We jogged all the way home in the frosty night, and I was pleased to reach Giselle’s house and find I wasn’t breathing heavily, thanks to the regular training. Instead of having an early night, however, she decided to go out again. We headed to the docks.
“I want you to tell me everything you notice,” she said. “I want to know every flag flying on the ship masts, every conversation you overhear, how many mice scurry past your feet.”
“Why?”
“I’m testing you.”
“On what? My knowledge of flags?”
“That, and your memory and observational skills.”
“My memory is faultless. You know that.”
She clapped my shoulder and flashed a smile. “Then I expect you to pass with flying colors.”
There were numerous small tests like that as autumn rolled into winter.
Events in Glancia seemed a world away as the days blurred together.
My training gave me little time for anything else, which was a blessing.
It meant there was less time to think about Rhys.

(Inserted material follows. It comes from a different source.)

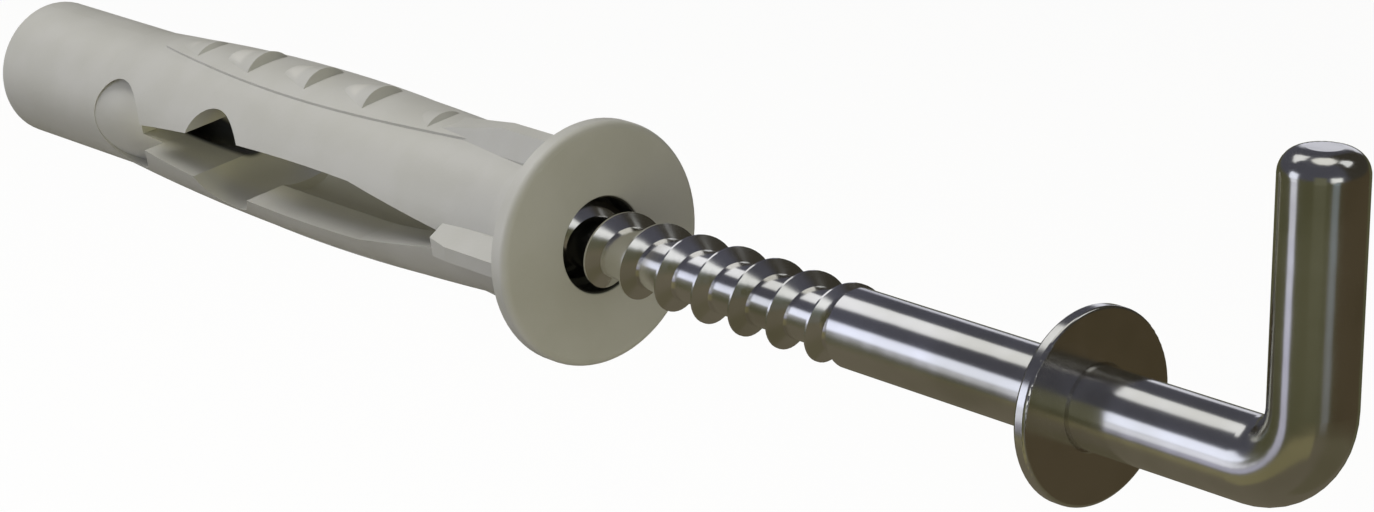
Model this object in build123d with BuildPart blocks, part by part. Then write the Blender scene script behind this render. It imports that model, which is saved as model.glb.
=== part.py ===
from build123d import *
import math
import os

# Expansion plug with a screw-in square hook, in millimetres.
# The origin is on the plug's axis in the wall face of its collar.
# +X runs out of the wall, +Z runs up the leg of the hook.
# Depths are measured from the wall face into the wall, along -X.

# Plug sleeve
plug_radius = 4.0
plug_length = 51.0
tip_round = 0.35
bulge = 0.67
bulge_tip_depth = 40.0
bulge_collar_depth = 3.5
plug_roll = 10.5

# Collar
collar_radius = 6.46
collar_thickness = 1.0
collar_round = 0.42

# Bore
bore_mouth_radius = 2.5
bore_mouth_chamfer = 0.12
bore_mouth_depth = 1.6
land_clearance = 0.06
chamber_radius = 2.45
chamber_start_depth = 7.0
chamber_end_depth = 25.3
pilot_radius = 1.4
pilot_end_depth = 45.0
bore_step_angle = 45.0

# Slit between the two jaws, and the cross hole that frees them
slit_tip_depth = 36.9
slit_tip_half = 0.4
slit_taper_depth = 35.4
slit_taper_half = 0.8
slit_wide_depth = 15.0
slit_wide_half = 1.7
slit_collar_depth = 7.0
slit_collar_half = 0.44
slit_crown = 0.42
cross_hole_depth = 27.85
cross_hole_radius = 3.0

# Thumbnail recess at the tip end of the slit
recess_depth = 38.05
recess_radius = 2.7
recess_drop = 1.3
recess_lip = 0.03

# Raised land that carries the teeth
land_rise = 0.14
land_tip_depth = 36.6
land_collar_depth = 7.8
land_half_width = 2.05
land_end_half_width = 0.8

# Barbed teeth
tooth_count = 5
tooth_pitch = 5.4
tooth_first_depth = 32.9
tooth_rise = 0.5
end_tooth_rise = 0.26
tooth_round = 1.75
tooth_ramp_length = 2.7
tooth_ramp_drop = 0.38
tooth_toe_length = 1.1
tooth_toe_drop = 0.42
tooth_back_length = 0.4

# Neck ribs that keep the plug from turning
rib_height_radius = 5.3
rib_ramp_depth = 10.8
rib_full_depth = 5.5
rib_root_half = 1.03
rib_crest_half = 0.42

# Hook wire
wire_radius = 2.0
shank_start = 20.0
shank_chamfer = 0.14
leg_reach = 48.66
leg_height = 14.6
leg_round = 1.17
bend_radius = 3.1

# Wood thread
core_radius = 1.45
crest_radius = 2.126
thread_pitch = 2.78
crest_width = 0.12
root_width = 1.2
root_sink = 0.15
screw_tip_depth = 15.6
point_length = 4.2
point_radius = 0.15
thread_lead_in = 0.34

# Cover washer pressed on the shank
washer_front = 36.1
washer_thickness = 0.71
washer_radius = 4.7
washer_round = 0.16
washer_bore_chamfer = 0.14

# Planes of the plug, turned about its axis by the roll
plan = Plane.XY.rotated((plug_roll, 0, 0))
side = Plane.XZ.rotated((plug_roll, 0, 0))
across = Plane((0, 0, 0), x_dir=plan.y_dir, z_dir=plan.x_dir)


def barrel_radius(depth):
    """Radius of the sleeve at a depth, on the arc of its swelling."""
    half = (bulge_tip_depth - bulge_collar_depth) / 2
    middle = (bulge_tip_depth + bulge_collar_depth) / 2
    arc_radius = (half**2 + bulge**2) / (2 * bulge)
    offset = min(abs(depth - middle), half)
    return plug_radius + bulge - arc_radius + math.sqrt(arc_radius**2 - offset**2)


def barrel_profile(rise):
    """Closed half profile of the swollen sleeve, raised by a constant amount."""
    tip = (-bulge_tip_depth, plug_radius + rise)
    collar = (-bulge_collar_depth, plug_radius + rise)
    with BuildLine() as outline:
        SagittaArc(tip, collar, bulge)
        Polyline(collar, (collar[0], 0), (tip[0], 0), tip)
    return outline.line


# Raised land: the sleeve's skin, raised inside a lens-shaped outline
lens_reach = (land_tip_depth - land_collar_depth) / 2
lens_middle = (land_tip_depth + land_collar_depth) / 2
lens_sagitta = land_half_width - land_end_half_width
through = collar_radius
with BuildPart() as land:
    with BuildSketch(side) as land_skin:
        with BuildLine():
            add(barrel_profile(land_rise))
        make_face()
    revolve(axis=Axis.X)
    with BuildSketch(plan) as lens:
        with BuildLine(mode=Mode.PRIVATE) as lens_side:
            ends = [(-lens_middle - lens_reach, land_end_half_width)]
            ends.append((-lens_middle + lens_reach, land_end_half_width))
            SagittaArc(ends[0], ends[1], lens_sagitta)
        with BuildLine():
            add(lens_side.line)
            mirror(lens_side.line, about=Plane.XZ)
            Line(ends[0], (ends[0][0], -ends[0][1]))
            Line(ends[1], (ends[1][0], -ends[1][1]))
        make_face()
    extrude(amount=through, both=True, mode=Mode.INTERSECT)

# Teeth on one side: ramps that rise towards the collar and end in a steep back
with BuildPart() as teeth:
    for number in range(tooth_count):
        ridge = tooth_first_depth - number * tooth_pitch
        is_end = number in (0, tooth_count - 1)
        rise = end_tooth_rise if is_end else tooth_rise
        centre = barrel_radius(ridge) + land_rise + rise - tooth_round
        heel = -ridge + tooth_back_length
        crease = -ridge - tooth_ramp_length
        toe = crease - tooth_toe_length
        crease_top = centre + tooth_round - tooth_ramp_drop
        toe_top = crease_top - tooth_toe_drop
        heel_top = centre + tooth_round - rise - land_rise
        with BuildSketch(side):
            with BuildLine():
                Polyline(
                    (toe, centre),
                    (toe, toe_top),
                    (crease, crease_top),
                    (-ridge, centre + tooth_round),
                    (heel, heel_top),
                    (heel, centre),
                    close=True,
                )
            make_face()
        revolve(axis=Axis(side.from_local_coords((0, centre, 0)), (1, 0, 0)))


def neck_rib(start_depth):
    """A rib above the axis, from a start depth to the collar."""
    with BuildPart() as rib:
        with BuildSketch(across.offset(-start_depth)):
            with BuildLine():
                Polyline(
                    (-rib_root_half, 0),
                    (rib_root_half, 0),
                    (rib_root_half, plug_radius),
                    (rib_crest_half, rib_height_radius),
                    (-rib_crest_half, rib_height_radius),
                    (-rib_root_half, plug_radius),
                    close=True,
                )
            make_face()
        extrude(amount=start_depth)
        with BuildSketch(side):
            with BuildLine():
                Polyline(
                    (-rib_ramp_depth, 0),
                    (-rib_ramp_depth, barrel_radius(rib_ramp_depth)),
                    (-rib_full_depth, rib_height_radius),
                    (0, rib_height_radius),
                    (0, 0),
                    close=True,
                )
            make_face()
        extrude(amount=through, both=True, mode=Mode.INTERSECT)
    return rib.part


# Recess pair: a shallow cone-shaped drop inside a round outline
with BuildPart() as recesses:
    near = -recess_depth + recess_radius
    far = -recess_depth - recess_radius
    with BuildSketch(side):
        with BuildLine():
            Polyline(
                (far, plug_radius - recess_lip),
                (near, barrel_radius(-near) - recess_drop),
                (near, through),
                (far, through),
                close=True,
            )
        make_face()
    revolve(axis=Axis.X)
    with BuildSketch(side):
        with Locations((-recess_depth, 0)):
            Circle(recess_radius)
    extrude(amount=through, both=True, mode=Mode.INTERSECT)

# Expansion plug
land_radius = crest_radius + land_clearance
step_slope = math.tan(math.radians(bore_step_angle))
with BuildPart() as expansion_plug:
    with BuildSketch(side):
        with BuildLine():
            Polyline(
                (-bulge_tip_depth, plug_radius),
                (-plug_length, plug_radius),
                (-plug_length, 0),
                (collar_thickness, 0),
                (collar_thickness, collar_radius),
                (0, collar_radius),
                (0, plug_radius),
                (-bulge_collar_depth, plug_radius),
            )
            SagittaArc((-bulge_tip_depth, plug_radius), (-bulge_collar_depth, plug_radius), bulge)
        make_face()
    revolve(axis=Axis.X)
    rims = expansion_plug.edges().filter_by(GeomType.CIRCLE)
    fillet(rims.group_by(Axis.X)[0], tip_round)
    rims = expansion_plug.edges().filter_by(GeomType.CIRCLE)
    fillet(rims.group_by(Axis.X)[-1], collar_round)
    add(land.part)
    add(teeth.part)
    mirror(teeth.part, about=plan)
    for turn in (0, 180):
        add(neck_rib(rib_ramp_depth).rotate(Axis.X, turn))
        add(neck_rib(slit_collar_depth).rotate(Axis.X, turn + 90))
    add(recesses.part, mode=Mode.SUBTRACT)
    with BuildSketch(side) as slit:
        with BuildLine(mode=Mode.PRIVATE) as slit_side:
            tip_corner = (-slit_tip_depth, slit_tip_half)
            taper_corner = (-slit_taper_depth, slit_taper_half)
            wide_corner = (-slit_wide_depth, slit_wide_half)
            collar_corner = (-slit_collar_depth, slit_collar_half)
            Line(tip_corner, taper_corner)
            SagittaArc(taper_corner, wide_corner, slit_crown)
            Line(wide_corner, collar_corner)
        with BuildLine():
            add(slit_side.line)
            mirror(slit_side.line, about=Plane.XZ)
            Line(tip_corner, (tip_corner[0], -tip_corner[1]))
            Line(collar_corner, (collar_corner[0], -collar_corner[1]))
        make_face()
        with Locations((-cross_hole_depth, 0)):
            Circle(cross_hole_radius)
    extrude(amount=through, both=True, mode=Mode.SUBTRACT)
    with BuildSketch(side) as bore:
        with BuildLine():
            mouth_x = collar_thickness - bore_mouth_depth
            land_x = mouth_x - (bore_mouth_radius - land_radius) / step_slope
            widen_x = -chamber_start_depth + (chamber_radius - land_radius) / step_slope
            narrow_x = -chamber_end_depth - (chamber_radius - pilot_radius) / step_slope
            end_x = -pilot_end_depth - pilot_radius / step_slope
            Polyline(
                (collar_thickness, 0),
                (collar_thickness, bore_mouth_radius + bore_mouth_chamfer),
                (collar_thickness - bore_mouth_chamfer, bore_mouth_radius),
                (mouth_x, bore_mouth_radius),
                (land_x, land_radius),
                (widen_x, land_radius),
                (-chamber_start_depth, chamber_radius),
                (-chamber_end_depth, chamber_radius),
                (narrow_x, pilot_radius),
                (-pilot_end_depth, pilot_radius),
                (end_x, 0),
                close=True,
            )
        make_face()
    revolve(axis=Axis.X, mode=Mode.SUBTRACT)

# Helical ridge of the wood thread, its root sunk into the core
cone_end = -screw_tip_depth + point_length
thread_start = cone_end + thread_lead_in
thread_length = shank_start + thread_pitch / 2 - thread_start
sunk_radius = core_radius - root_sink
with BuildPart() as thread:
    with BuildLine() as thread_path:
        Helix(thread_pitch, thread_length, sunk_radius, (thread_start, 0, 0), (1, 0, 0), lefthand=True)
    start = thread_path.line @ 0
    outward = Vector(0, start.Y, start.Z).normalized()
    section_plane = Plane(start, x_dir=(1, 0, 0), z_dir=Vector(1, 0, 0).cross(outward))
    with BuildSketch(section_plane):
        with BuildLine():
            Polyline(
                (-root_width / 2, 0),
                (root_width / 2, 0),
                (crest_width / 2, crest_radius - sunk_radius),
                (-crest_width / 2, crest_radius - sunk_radius),
                close=True,
            )
        make_face()
    sweep(path=thread_path.line, is_frenet=True)
    split(bisect_by=Plane.YZ.offset(shank_start), keep=Keep.BOTTOM)

# Screw hook: bent wire with a square leg, a reduced core and the thread on it
with BuildPart() as screw_hook:
    with BuildLine(Plane.XZ) as wire_path:
        run = Line((shank_start, 0), (leg_reach - bend_radius, 0))
        bend = JernArc(run @ 1, run % 1, bend_radius, 90)
        Line(bend @ 1, (leg_reach, leg_height))
    with BuildSketch(Plane.YZ.offset(shank_start)):
        Circle(wire_radius)
    sweep(path=wire_path.line)
    fillet(screw_hook.edges().group_by(Axis.Z)[-1], leg_round)
    chamfer(screw_hook.edges().group_by(Axis.X)[0], shank_chamfer)
    with BuildSketch(Plane.XZ):
        with BuildLine():
            Polyline(
                (shank_start + wire_radius, 0),
                (shank_start + wire_radius, core_radius),
                (cone_end, core_radius),
                (-screw_tip_depth, point_radius),
                (-screw_tip_depth, 0),
                close=True,
            )
        make_face()
    revolve(axis=Axis.X)
    add(thread.part)

# Cover washer
with BuildPart() as cover_washer:
    with BuildSketch(Plane.YZ.offset(washer_front)):
        Circle(washer_radius)
        Circle(wire_radius, mode=Mode.SUBTRACT)
    extrude(amount=-washer_thickness)
    rims = cover_washer.edges().filter_by(GeomType.CIRCLE).sort_by(lambda edge: edge.radius)
    chamfer(rims[:2].sort_by(Axis.X)[-1], washer_bore_chamfer)
    rims = cover_washer.edges().filter_by(GeomType.CIRCLE).sort_by(lambda edge: edge.radius)
    fillet(rims[-2:], washer_round)

expansion_plug.part.label = "expansion_plug"
screw_hook.part.label = "screw_hook"
cover_washer.part.label = "cover_washer"

os.makedirs("parts", exist_ok=True)
export_step(expansion_plug.part, "parts/expansion_plug.step")
export_step(screw_hook.part, "parts/screw_hook.step")
export_step(cover_washer.part, "parts/cover_washer.step")
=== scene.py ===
# %% [markdown]
# # Expansion plug with a screw-in square hook
# This lesson dresses a small wall fixing in Blender. A CAD program has
# already made three solids: a moulded nylon sleeve, a threaded steel hook and
# a thin cover washer. They arrive as a fixed frame in metres, with +X along the
# sleeve out of the wall and +Z up the leg of the hook. Nothing here moves or
# reshapes them. We add a camera, a studio and the finishes.

import math

import bmesh
import bpy
from mathutils import Matrix, Vector

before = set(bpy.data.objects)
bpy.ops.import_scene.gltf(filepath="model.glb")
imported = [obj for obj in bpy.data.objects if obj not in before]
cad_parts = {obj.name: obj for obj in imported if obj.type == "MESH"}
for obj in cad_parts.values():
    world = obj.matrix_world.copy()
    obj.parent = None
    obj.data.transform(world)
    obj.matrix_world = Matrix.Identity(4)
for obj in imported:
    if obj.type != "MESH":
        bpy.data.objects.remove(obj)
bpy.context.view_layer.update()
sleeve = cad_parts["expansion_plug"]
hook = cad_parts["screw_hook"]
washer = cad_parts["cover_washer"]

# %% [markdown]
# The camera stands in front of the hook end and a little above it, so the
# sleeve runs away from us. A lens of about 107 mm keeps the far end from
# shrinking too fast. Three things place the camera: the eye, the line of
# sight, and the direction that points right in the picture. They are easier to
# read than three angles, and the last one holds a trace of roll.

# %% Camera
MM = 0.001
EYE = Vector((156.92, -127.85, 57.04)) * MM
SIGHT = Vector((-0.73023, 0.62549, -0.27481)).normalized()
RIGHT = Vector((0.64995, 0.75998, 0.00273))
LENS = 106.99
SENSOR = 36.0
NEAREST = 0.01
FARTHEST = 20.0

camera_data = bpy.data.cameras.new("camera")
camera_data.sensor_fit = "HORIZONTAL"
camera_data.sensor_width = SENSOR
camera_data.lens = LENS
camera_data.clip_start = NEAREST
camera_data.clip_end = FARTHEST
camera = bpy.data.objects.new("camera", camera_data)
bpy.context.scene.collection.objects.link(camera)
up = RIGHT.cross(SIGHT).normalized()
across = SIGHT.cross(up).normalized()
turn = Matrix((across, up, -SIGHT)).transposed().to_4x4()
camera.matrix_world = Matrix.Translation(EYE) @ turn
bpy.context.scene.camera = camera
bpy.context.scene.view_settings.view_transform = "Standard"
print("camera at", [round(v, 4) for v in EYE])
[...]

I still thought about him every day, however, usually as I stared up at the night sky as we walked through the city.
Was he looking up at the same sky, wondering how my life was going without him? Did he think of me at all?
Giselle always seemed to have a knack for knowing when I was thinking about him.
She also had a knack for distracting me from those thoughts, either by making me do more training, or taking me to a tavern.
After I punched that fellow who’d squeezed my breast, the men became a little more respectful.
When one desired me, he would ask to take me to one of the bedchambers instead of demanding or trying to grope me.
Although I was often propositioned, I didn’t take a lover, despite Giselle’s encouragement.